I'm Just Sayin'
Random Thoughts from a Random Guy

Sweet Home, Alabama…


Anchoring at WOWL in early 1999.

I had never heard of Florence, Alabama until October 1997. It was the home of WOWL-TV. I had decided to mail a resume tape there because of a job opening I saw on Medialine. I almost didn’t apply, because it was market 80 something and most people in the business start off much smaller. But I had been sending tapes literally all over the country and thought I’d give it a try.

Less than a week later, I got a call from the news director. He wanted me to drive down and do an interview. I was so excited. I had been working at KMOV in St. Louis at the time as a part time production assistant. I really wanted to be a reporter and for the previous year I had been sending out resume tapes and applying just about anywhere.

So Lisa and I headed down to Florence, Alabama (which is in the northwest corner of the state, about 70 miles west of Huntsville and is technically part of that market). We arrived in town right before the 6 p.m. news. The news director, Todd Napier, also anchored the show. He had told me if I got to town early enough to stop by the station and we’d go to dinner. The actual interview was going to be the next morning.


WOWL's mascot


So I got there on time, got the grand tour, and we went to a great little Italian place in the downtown area. I can not remember the name of that place though. Anyway, we discussed my goals, why I wanted to report, and what I had expected to be paid. I knew from applying at other stations starting salaries were low. Most listed the starting pay between $17,000 and $20,000. So I told him $18,000. He followed up and said, “We can offer you $12,000.” I think my jaw probably hit my plate of pasta, but this was something I had wanted and worked for for so long. I got back to the hotel and discussed it with Lisa (we had only been married about 6 months at this point) and she told me to go for it. It was my dream afterall.

Of course, Todd hadn’t offered me the job yet. I went back home and kept sending out tapes, just in case. I had interviewed at a few other stations, and those didn’t result in the much wanted and needed job. A few days later, he did call and offered me the position. One man band reporter (that means you shoot, write, and edit everything on your own) He also told me I’d be helping with producing and filling in as an anchor. Too cool!

WOWL, or the OWL, was a great place to learn the basics. And I learned a lot when I walked into that newsroom on November 3, 1997. In the weeks after starting there I was shooting and editing, reporting, producing, and even filling in on the anchor desk.


A cool image I found online.

Let me tell you some things about the station though. It was not like any other station I had seen at that point. The station did not have station vehicles. We drove our own cars and got paid for the mileage. The station had no live truck. No computer (we used type writers). No AP wire. The TelePrompter was a conveyor belt with a camera pointing down. The scripts were taped to it and rolled under the camera.
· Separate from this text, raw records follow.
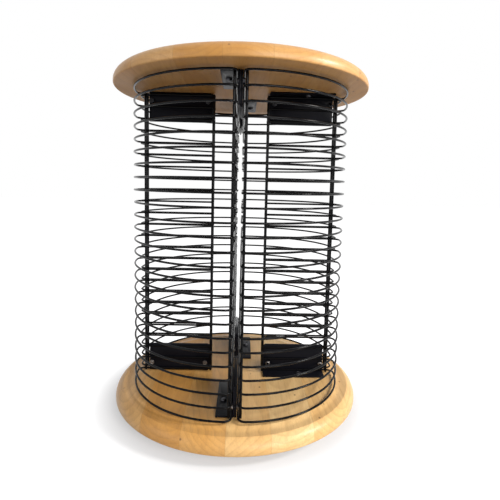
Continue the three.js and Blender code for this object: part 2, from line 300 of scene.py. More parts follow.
rubber, tree, coordinates = new_material("black_rubber")
rubber_dust = noise_of(tree, coordinates, 260, 4)
rubber_skin = noise_of(tree, coordinates, 2400, 2)
clean_rubber = (0.012, 0.012, 0.012, 1)
dusty_rubber = (0.05, 0.048, 0.045, 1)
surface(tree, {
    "Base Color": blend_of(tree, span_of(tree, rubber_dust, 0.45, 0.75), clean_rubber, dusty_rubber),
    "Roughness": span_of(tree, rubber_dust, 0.3, 0.7, 0.62, 0.9),
    "Normal": relief_of(tree, rubber_skin, 0.0002, 0.5),
})
foot_dish = 0.0006
foot_rounding = 0.0008
dish_share = 0.6
rim_share = 0.72
tread_share = 0.93
for number in range(1, 5):
    node = f"rubber_foot_{number}"
    low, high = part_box(node)
    radius = (high.x - low.x) / 2
    profile = soft_corners([
        (0, low.z + foot_dish), (radius * dish_share, low.z + foot_dish), (radius * rim_share, low.z),
        (radius * tread_share, low.z), (radius, high.z), (0, high.z),
    ], foot_rounding)
    centre = ((low.x + high.x) / 2, (low.y + high.y) / 2)
    foot = turned(f"moulded_foot_{number}", profile, sides=48, centre=centre)
    finish_piece(foot, rubber, "stand", [node])


# Swivel. Two pressed steel plates, blackened, that hold a ring of balls between them. The
# lower plate's collar is rolled over the rim of the upper plate's hole.
def new_group(kind, name, inputs, outputs):
    """A node group with named sockets; returns it with the sockets on its inside."""
    group = bpy.data.node_groups.new(name, kind)
    for label, socket, *value in inputs:
        entry = group.interface.new_socket(label, in_out="INPUT", socket_type="NodeSocket" + socket)
        if value:
            entry.default_value = value[0]
    for label, socket in outputs:
        group.interface.new_socket(label, in_out="OUTPUT", socket_type="NodeSocket" + socket)
    given = group.nodes.new("NodeGroupInput").outputs
    wanted = group.nodes.new("NodeGroupOutput").inputs
    return group, given, wanted


def give_out(group, wanted, values):
    """Links values to the named outputs of a group."""
    for label, value in values.items():
        group.links.new(value, wanted[label])


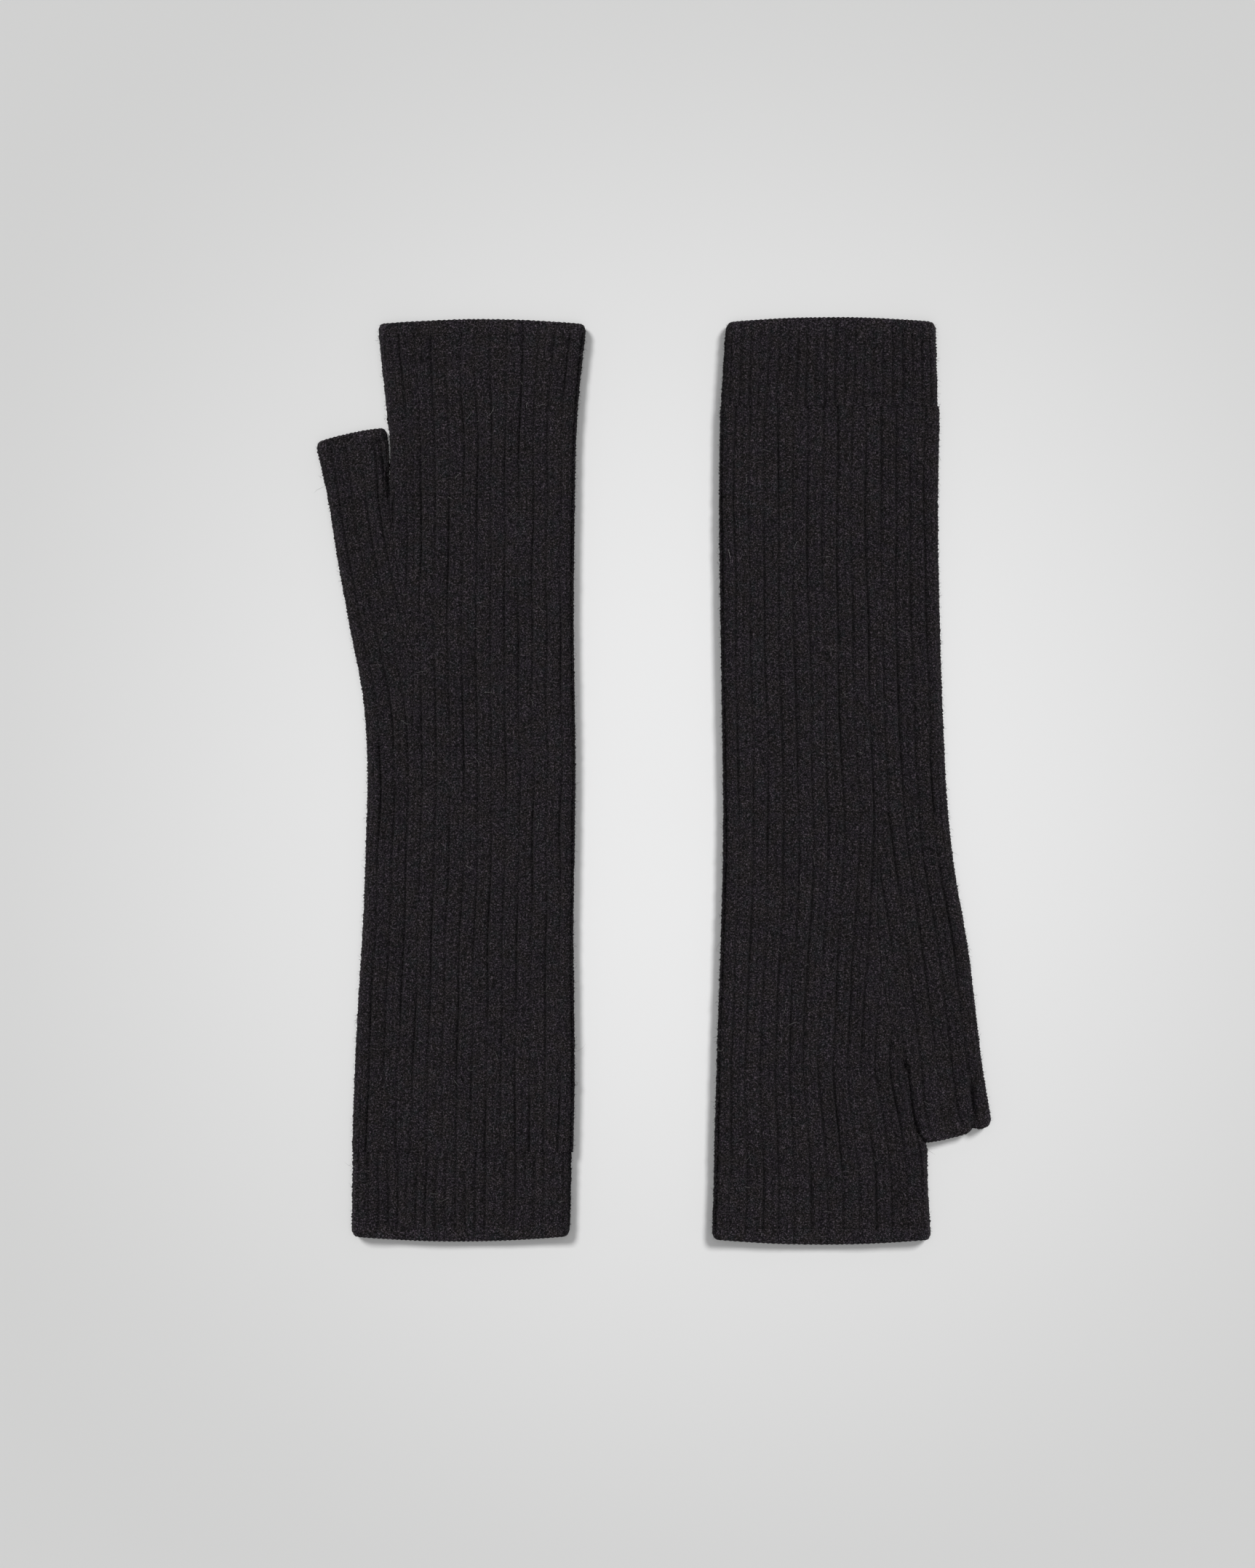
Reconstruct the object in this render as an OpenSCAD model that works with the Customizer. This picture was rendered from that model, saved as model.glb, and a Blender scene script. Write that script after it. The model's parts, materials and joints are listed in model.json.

My first night anchoring, I was so incredibly nervous. It was Thanksgiving night, 1997. I had stumbled through the show and made it to the kicker (the last story) and screwed up the introduction. I went “blaaaahhhaaaa” and then started laughing. I assumed at that point that they had started the video tape, but I heard the sports guy, Eddie, whisper “You’re still on” I couldn’t contain and they finally rolled the tape. Believe it or not after that, they still allowed me to anchor again.


Quite the ladies' man. 🙂 Hanging on the anchor desk in 1998.

I had lots of other adventures at the OWL. After about six months there, I moved into the news director position. We had a skeleton crew, four reporters, a sports anchor, a part time sports reporter, and a part time weather guy. Slim pickins for sure. But I wouldn’t trade those 10 hour days, crappy pay, and angry calls for anything. Eventually, the station owners changed the network affiliation from NBC to UPN, which didn’t carry news. So, you guessed it. In June 1999, the axe fell and the remaining members of the news department became casualties. I rebounded and ended up in West Lafayette, Indiana, but that’s a story for another time.


12 years later, arriving on the set at WSIL in style. 🙂

A dozen years later, here I am, still in the biz. I never thought I’d last. I credit the support of my loving wife for that. Also two other TV stations who were willing to give me a chance. I appreciate my family, my coworkers, and my viewers. Thanks for the support and the love.


One Response to “Sweet Home, Alabama…”

  1. Congrats on your 12 years, Kevin! The rest of us are ALL out of the business and have been for quite some time. It’s quite an accomplishment to have made it this far. By the way, the Italian place is Ricatoni’s and it’s still here and delicious! You, Lisa and the kids should come visit Florence and we’ll all go to dinner there.